Based upon and subject to the foregoing and the limitations, qualifications, exceptions and assumptions set forth herein, we are of the opinion that when (i) the Registration Statement and any required amendments thereto have all become effective under the Securities Act and all prospectus supplements required by applicable law have been delivered and filed as required by such applicable law, (ii) the Indenture has been duly qualified under the Trust Indenture Act of 1939, as amended, (iii) the Exchange Notes (in the form examined by us) have been duly executed by the Issuer, authenticated by the Trustee in accordance with the terms of the Indenture, and (iv) the Exchange Notes have been duly issued and delivered upon consummation of the Exchange Offer against receipt of Original Notes surrendered in exchange therefor in accordance with the terms of the Exchange Offer, the Registration Rights Agreement and the Indenture, the Exchange Notes will constitute valid and legally binding obligations of the Issuer, enforceable against the Issuer in accordance with their terms.


Northrim BanCorp, Inc.
February 13, 2026
Page 3
Our opinions herein regarding the enforceability or effect of the Exchange Notes may be (i) limited by applicable bankruptcy, insolvency, reorganization, moratorium, fraudulent conveyance or transfer or other similar laws relating to or affecting the rights of creditors generally; and (ii) subject to the application of general principles of equity (regardless of whether considered in a proceeding in equity or at law), including, without limitation, the possible unavailability of specific performance, injunctive relief or any other equitable remedy and concepts of materiality, reasonableness, good faith and fair dealing.

We hereby consent to the filing of this opinion letter with the Commission as an exhibit to the Registration Statement and to the reference to our firm under the heading “Legal Matters” in the prospectus forming a part of the Registration Statement.

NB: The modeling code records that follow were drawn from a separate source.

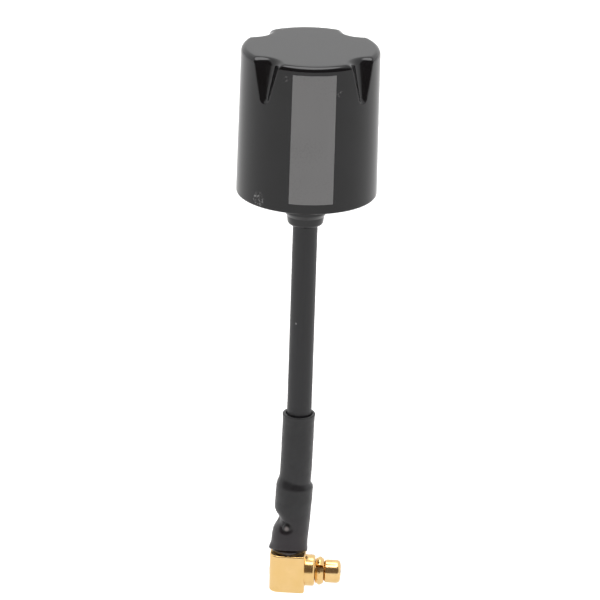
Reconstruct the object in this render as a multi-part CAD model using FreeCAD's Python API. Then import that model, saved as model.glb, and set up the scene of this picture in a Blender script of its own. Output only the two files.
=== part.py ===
import FreeCAD, Part
import math
import os

V = FreeCAD.Vector
ACROSS = V(1, 0, 0)
UP = V(0, 0, 1)
EVERYTHING = 500.0

# All sizes are in millimetres and all angles in degrees. The pieces are drawn with the plug's axis
# along X at z = 0 and the cable leaving the plug upwards at x = 0, and are moved once at the end, so
# that the origin is the middle of the plug's barrel.

# Rigid coaxial cable
CORE_D = 0.51
DIELECTRIC_D = 1.68
BRAID_D = 2.2
JACKET_D = 2.72

# Course of the cable: straight out of the plug, a slight lean, then straight up to the head
LEAN = 4.2
FOOT_BEND_R = 10.0
LEAN_RUN = 6.0
HEAD_BEND_R = 100.0
STEM_LENGTH = 23.7

# Fit of a tube on what it is slipped, crimped or soldered on, per side
FIT = 0.01

# Plug block with its neck
BLOCK_WIDTH = 3.75
BLOCK_DEPTH = 3.75
BLOCK_BEHIND_CABLE = 1.99
BLOCK_ABOVE_AXIS = 2.25
BLOCK_BELOW_AXIS = 2.15
BLOCK_CORNER_R = 1.15
BLOCK_EDGE_R = 0.15
NECK_WALL = 0.52
NECK_HEIGHT = 1.15

# Solder access hole behind the contact, and its cover
ACCESS_D = 1.6
COVER_THICKNESS = 0.4
COVER_SUNK = 0.06

# Plug front, turned in one piece
SPIGOT_D = 2.5
SPIGOT_LENGTH = 0.75
FLANGE_D = 3.55
FLANGE_LENGTH = 1.15
FLANGE_BEVEL = 0.18
GROOVE_D = 2.1
GROOVE_LENGTH = 0.92
BARREL_D = 2.6
BARREL_LENGTH = 1.98
BARREL_NOSE_R = 0.4
BARREL_WALL = 0.48

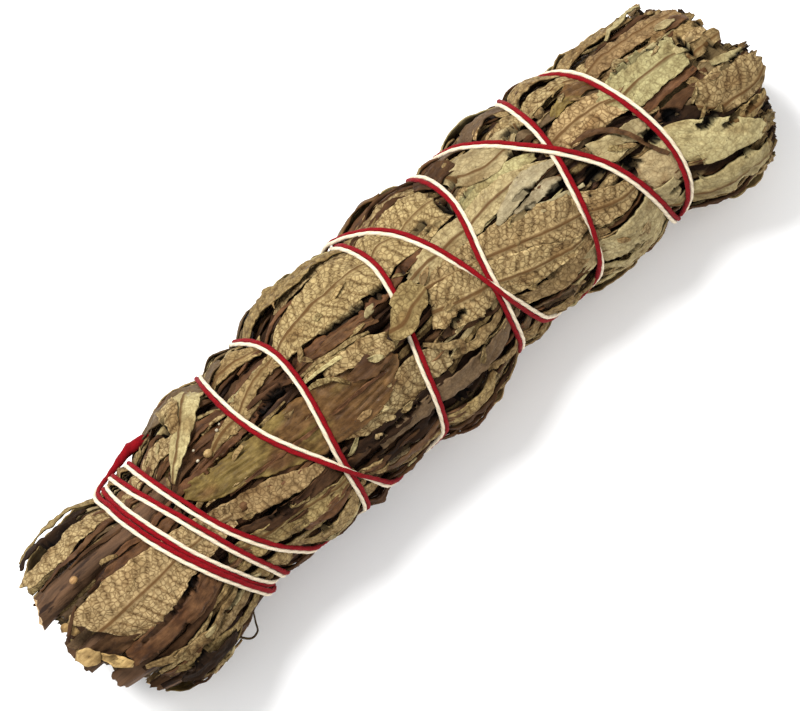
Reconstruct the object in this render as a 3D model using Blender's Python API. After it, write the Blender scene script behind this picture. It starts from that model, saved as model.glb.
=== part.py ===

In giving this consent, we do not admit that we are in the category of persons whose consent is required under Section 7 of the Securities Act or the rules and regulations of the Commission promulgated thereunder.

This letter is being furnished only to you as of the date hereof and is solely for your benefit and is not to be used, circulated, quoted or otherwise referred to for any other purpose or relied upon by any other person, without our express written permission.  The opinions and statements expressed herein are as of the date hereof only and are based on laws, orders, contract terms and provisions, and facts as of such date, and we disclaim any obligation to update this letter after such date or to advise you of changes of facts stated or assumed herein or any subsequent changes in law.